Aarhus Universitets segl

CSS kollokvium: Christoffer Basse Eriksen, Department of Philosophy and History of Ideas, AU

Scaling the exceedingly small: The early modern discovery of the sub-visible world

Oplysninger om arrangementet

Tidspunkt

Onsdag 24. oktober 2018,  kl. 14:15 - 15:45

Sted

Koll G4 (1532-222)

Abstract

Early modern microscopists faced a number of challenges as they began observing what no one had observed before. They found their objects to be blurry and out of shape, they had trouble reproducing their findings as well as relating what they saw with preexisting knowledge about the natural world. But more than that, they struggled with the sense that although they could hold their objects in their hands, they were forever far away as if in a different world. In this talk, I will approach the microscopists’ experience of otherworldliness as a problem of scaling.
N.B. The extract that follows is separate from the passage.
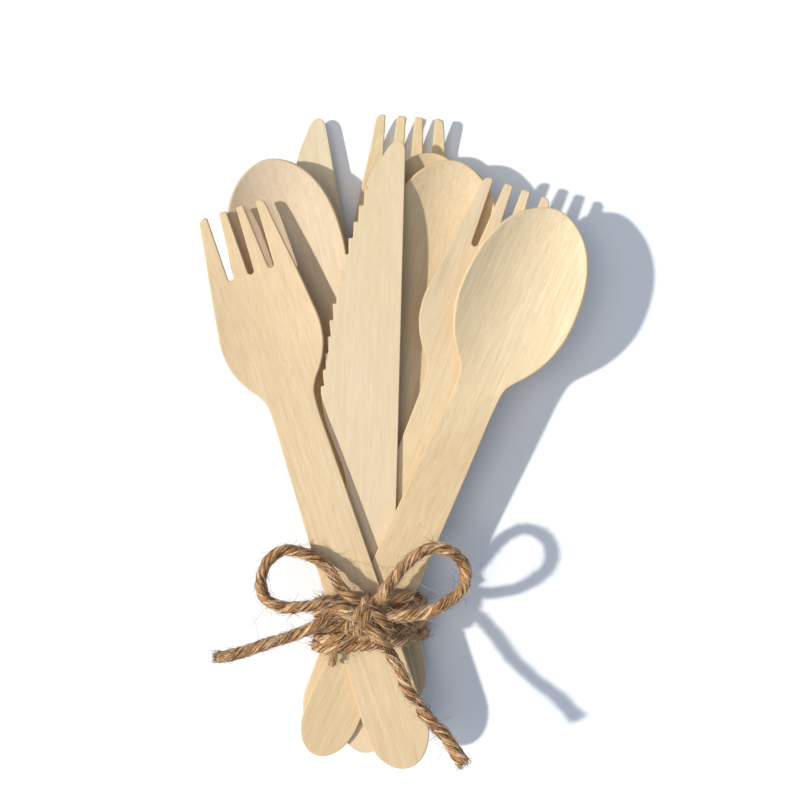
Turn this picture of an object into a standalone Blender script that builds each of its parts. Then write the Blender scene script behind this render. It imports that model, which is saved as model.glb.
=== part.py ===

Taking the concept of scaling from work done within the discipline of environmental history, I will identify the different observational and representational strategies used by microscopists such as Hooke, Leeuwenhoek and Grew as they were facing a new scale of nature, the sub-visible world. I argue that they were trying to integrate the sub-visible world into the realm of nature at large, while being careful to specify the boundaries between the visible, the sub-visible and the invisible. These analyses will result in reflections on how instruments are able to create new images of the world, and how these images foster new kinds of knowledge.